Thu, September 5, 12:00 to 1:30pm, Marriott Philadelphia Downtown, Franklin 1

Abstract

The effects of artificial intelligence on military technology and warfare are now an established topic in IR. Yet the field has all but ignored the prospect of artificial superintelligence (ASI). This is a huge mistake.

On many estimates, artificial general intelligence is likely to emerge by the second half of this century. Once it does, through the ability to teach itself it may quickly come to surpass human intelligence by as much as ours exceeds that of rats or rabbits. For several reasons, IR should not ignore this possibility.
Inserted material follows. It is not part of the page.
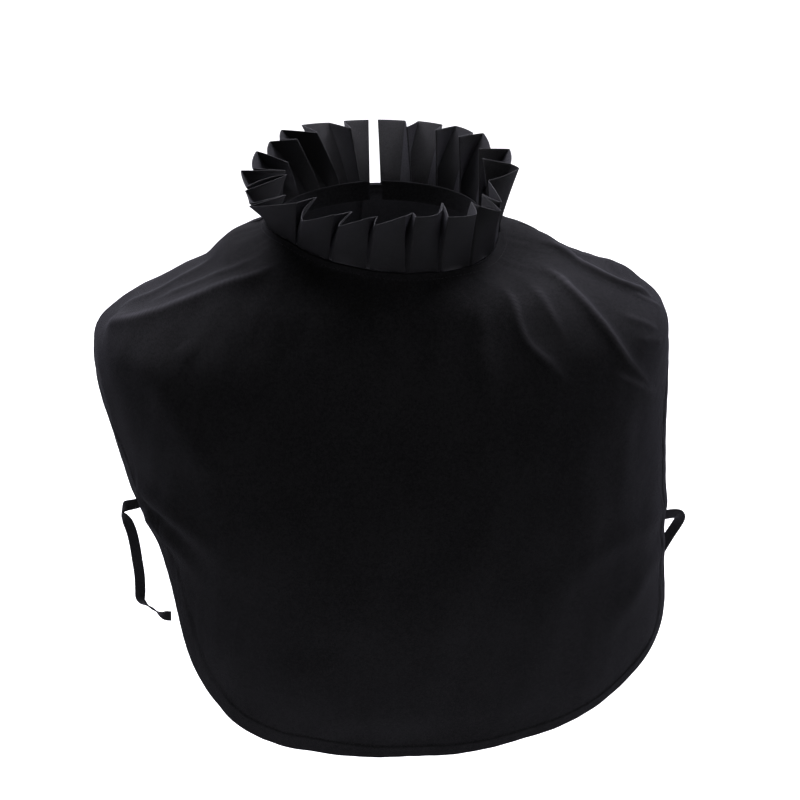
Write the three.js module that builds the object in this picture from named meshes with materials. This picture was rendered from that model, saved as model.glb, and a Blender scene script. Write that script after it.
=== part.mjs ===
// Detachable collar: a worn dickey with a standing ruffle in open pleats, a long front bib and a
// short open back. Millimetres, +Z up, front towards -Y. The origin is the middle of the neck seam.
// A bearing is an angle about the neck in degrees: 0 at the front, positive towards +X.
import * as THREE from 'three';

// Driving sizes
const CLOTH = 1.2; // wall of one layer of cloth
const HEM = 2.0; // wall of the turned hem
const HEM_WIDTH = 10.5; // how far the hem is turned in
const CLEAR = 0.35; // gap kept between neighbouring pieces
const SEAM = { side: 76, front: 66, back: 66 }; // plan of the neck seam
const STRIP = {
  wall: 0.8,
  stack: 4.6, // the pleats sewn flat at the seam, outside to inside
  fold: 0.8, // width of a pressed fold at the free edge
  turn: 0.9, // depth of an inner fold at the seam
  ease: 0.6, // depth of an outer fold at the seam
  gap: 0.9, // half the bearing left between two pleats at the seam
  under: 0.4, // share of a face behind which its inner fold is sewn
  flare: 1.2, // how late the strip leans out as it rises
  swell: 1.5, // how late it bows as it rises
};
const NECK_BLEND = 9; // how far down from the seam the cloth follows the neck
const FOLD_START = 25; // how far down from the seam the soft folds reach full height
const BAND = { wall: 1.1, above: 5, below: 9, end: 176, inset: 7.4 };
const BACK_WRAP = { over: 184, under: 187, drop: HEM + 2 * CLEAR, from: 162, full: 173 };
const TIE = { width: 7, wall: 1.1 };
const BUTTON = { radius: 5, thick: 2.4, dish: 0.7, bearing: 180, height: -13, off: 0.05 };
const BUTTON_EDGE = { foot: 0.9, low: 0.3, high: 0.7, rim: 0.85, well: 0.6, sides: 16 };

// Height of the neck seam round the neck
const SEAM_LINE = [
  { bearing: -180, z: 4 }, { bearing: -120, z: 2.5 }, { bearing: -90, z: 4 }, { bearing: -60, z: 5 },
  { bearing: -43, z: 0.5 }, { bearing: -13, z: -5 }, { bearing: 7, z: -8.5 }, { bearing: 38, z: -11.5 },
  { bearing: 60, z: -12.5 }, { bearing: 76, z: -9 }, { bearing: 90, z: -4 }, { bearing: 120, z: 1.5 },
  { bearing: 180, z: 4 },
];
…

Most obviously, the first actor to develop superintelligence may conquer the world. Alternatively, ASI may take control of international affairs for its own purposes. Either way, the system will go from anarchy to hierarchy. While this might free humanity from the threat of nuclear holocaust and other existential threats, it could also be the beginning of an enduring tyranny—or, if the ASI’s values and aims conflict with our own—lead to the extinction of humanity, even life on earth.

Second, ASI projects are underway in dozens of states. Commercial incentives and the fact that existential risk regulation is a public good ensure that it will continue. Unfortunately, actors who give short shrift to safety concerns will have an edge in getting to ASI first.

Third, the prospect of superintelligence—regardless of whether it is realised—may lead to destabilizing arms races and even preventive war. Some writers have proposed putting research under international control, but states are no more likely to concede such a powerful tool to an international authority than they were the atomic bomb. The result may be intense arms racing, complicating the task of aligning ASI with human values. Worse yet, with poor prospects for controlling ASI proliferation, it might be prudentially rational and even morally justified to race for a monopoly.

Finally, the field of IR can contribute important insights. A great deal of research has focused on the ‘alignment problem’—ensuring that the aims of superintelligent AI remain well-aligned with human ones. Much of the literature, however, underestimates the challenge to cooperation posed by the plurality of human values and collective action problems. Ideas that have attracted philosophers and AI safety researchers—such as centralising ASI research in an international agency, or to putting a moderately superintelligent ‘AI nanny’ in control of its development—will meet a deservedly critical reception in IR.

ASI could prove to be what some once expected from nuclear weapons—a rapidly proliferating technological game-changer that leads either to world unification or to humanity’s destruction. IR scholars should join the debate.